- Set exercise: Pull out every line of the listing below where "with" appears.
......
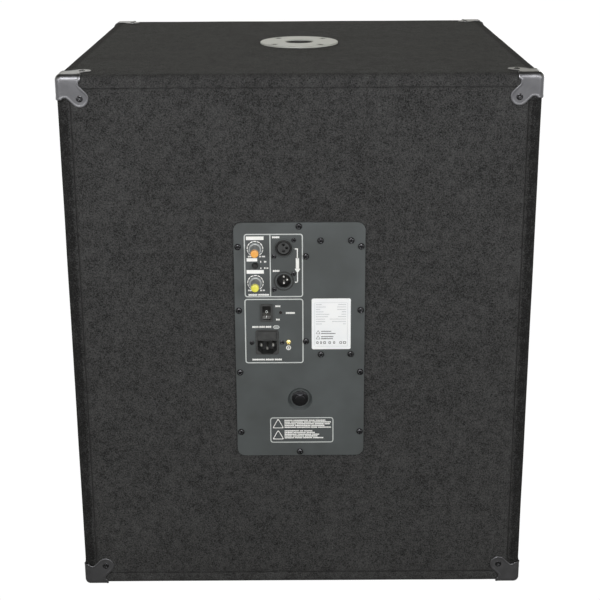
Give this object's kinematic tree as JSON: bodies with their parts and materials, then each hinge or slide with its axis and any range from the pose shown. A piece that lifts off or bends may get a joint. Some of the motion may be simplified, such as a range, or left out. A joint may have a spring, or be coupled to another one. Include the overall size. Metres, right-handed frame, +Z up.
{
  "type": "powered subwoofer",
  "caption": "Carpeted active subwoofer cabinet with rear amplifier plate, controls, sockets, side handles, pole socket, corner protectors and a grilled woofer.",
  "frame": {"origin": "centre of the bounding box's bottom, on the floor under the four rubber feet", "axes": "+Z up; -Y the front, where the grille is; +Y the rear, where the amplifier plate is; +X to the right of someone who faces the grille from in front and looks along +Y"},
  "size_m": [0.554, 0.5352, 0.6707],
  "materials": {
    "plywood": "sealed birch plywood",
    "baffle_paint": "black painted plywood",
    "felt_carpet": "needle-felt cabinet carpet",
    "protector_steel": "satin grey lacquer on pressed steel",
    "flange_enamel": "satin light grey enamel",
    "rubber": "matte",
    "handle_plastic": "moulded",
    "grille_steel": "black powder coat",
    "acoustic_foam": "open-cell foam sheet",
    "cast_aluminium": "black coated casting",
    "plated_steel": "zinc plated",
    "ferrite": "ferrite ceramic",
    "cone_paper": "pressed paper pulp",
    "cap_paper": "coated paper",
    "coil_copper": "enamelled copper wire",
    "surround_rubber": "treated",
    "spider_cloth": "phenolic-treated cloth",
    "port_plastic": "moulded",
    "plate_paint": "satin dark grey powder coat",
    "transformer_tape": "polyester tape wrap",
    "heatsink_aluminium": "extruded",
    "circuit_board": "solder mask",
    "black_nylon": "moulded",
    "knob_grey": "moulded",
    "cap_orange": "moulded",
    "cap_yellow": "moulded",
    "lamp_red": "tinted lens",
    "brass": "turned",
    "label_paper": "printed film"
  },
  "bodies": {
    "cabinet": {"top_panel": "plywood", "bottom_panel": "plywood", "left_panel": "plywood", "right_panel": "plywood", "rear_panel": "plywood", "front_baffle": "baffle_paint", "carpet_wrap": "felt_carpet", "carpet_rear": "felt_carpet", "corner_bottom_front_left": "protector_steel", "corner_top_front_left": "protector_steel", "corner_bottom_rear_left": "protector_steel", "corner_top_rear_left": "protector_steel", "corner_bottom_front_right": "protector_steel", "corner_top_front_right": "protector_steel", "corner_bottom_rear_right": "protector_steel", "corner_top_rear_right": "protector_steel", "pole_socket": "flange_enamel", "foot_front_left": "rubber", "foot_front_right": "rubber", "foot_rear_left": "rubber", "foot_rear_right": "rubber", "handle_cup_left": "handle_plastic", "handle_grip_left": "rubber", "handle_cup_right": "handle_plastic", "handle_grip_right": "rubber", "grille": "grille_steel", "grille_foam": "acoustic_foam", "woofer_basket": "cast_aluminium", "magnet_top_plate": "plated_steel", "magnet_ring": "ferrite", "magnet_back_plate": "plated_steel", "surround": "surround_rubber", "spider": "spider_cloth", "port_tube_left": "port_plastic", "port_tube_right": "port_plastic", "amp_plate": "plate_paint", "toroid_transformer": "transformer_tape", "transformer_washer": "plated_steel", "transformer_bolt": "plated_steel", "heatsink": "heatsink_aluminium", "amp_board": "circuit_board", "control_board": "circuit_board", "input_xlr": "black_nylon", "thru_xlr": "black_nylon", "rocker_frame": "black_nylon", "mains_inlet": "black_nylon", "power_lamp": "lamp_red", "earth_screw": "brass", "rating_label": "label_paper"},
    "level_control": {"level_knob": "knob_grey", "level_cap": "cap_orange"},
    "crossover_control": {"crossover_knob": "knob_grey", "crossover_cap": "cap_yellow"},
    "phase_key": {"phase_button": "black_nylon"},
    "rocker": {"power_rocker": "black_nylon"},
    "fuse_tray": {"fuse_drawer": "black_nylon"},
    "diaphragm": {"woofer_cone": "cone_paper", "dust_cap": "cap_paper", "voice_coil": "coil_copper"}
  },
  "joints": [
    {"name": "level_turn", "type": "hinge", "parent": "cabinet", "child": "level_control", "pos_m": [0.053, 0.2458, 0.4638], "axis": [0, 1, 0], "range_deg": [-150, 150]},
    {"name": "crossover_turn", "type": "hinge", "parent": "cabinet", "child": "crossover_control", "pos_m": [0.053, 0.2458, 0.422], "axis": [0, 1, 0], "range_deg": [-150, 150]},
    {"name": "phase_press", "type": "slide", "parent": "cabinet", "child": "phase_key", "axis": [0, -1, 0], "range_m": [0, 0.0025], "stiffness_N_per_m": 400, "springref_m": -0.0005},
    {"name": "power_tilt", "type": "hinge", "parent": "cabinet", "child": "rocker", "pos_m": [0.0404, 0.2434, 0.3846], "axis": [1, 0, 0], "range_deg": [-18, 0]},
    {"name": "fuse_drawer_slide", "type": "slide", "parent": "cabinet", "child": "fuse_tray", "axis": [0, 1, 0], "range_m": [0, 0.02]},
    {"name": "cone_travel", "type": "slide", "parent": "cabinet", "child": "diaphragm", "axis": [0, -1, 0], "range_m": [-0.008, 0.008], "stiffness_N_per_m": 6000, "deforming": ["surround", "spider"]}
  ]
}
......
- Reply to the task:
Give this object's kinematic tree as JSON: bodies with their parts and materials, then each hinge or slide with its axis and any range from the pose shown. A piece that lifts off or bends may get a joint. Some of the motion may be simplified, such as a range, or left out. A joint may have a spring, or be coupled to another one. Include the overall size. Metres, right-handed frame, +Z up.
  "caption": "Carpeted active subwoofer cabinet with rear amplifier plate, controls, sockets, side handles, pole socket, corner protectors and a grilled woofer.",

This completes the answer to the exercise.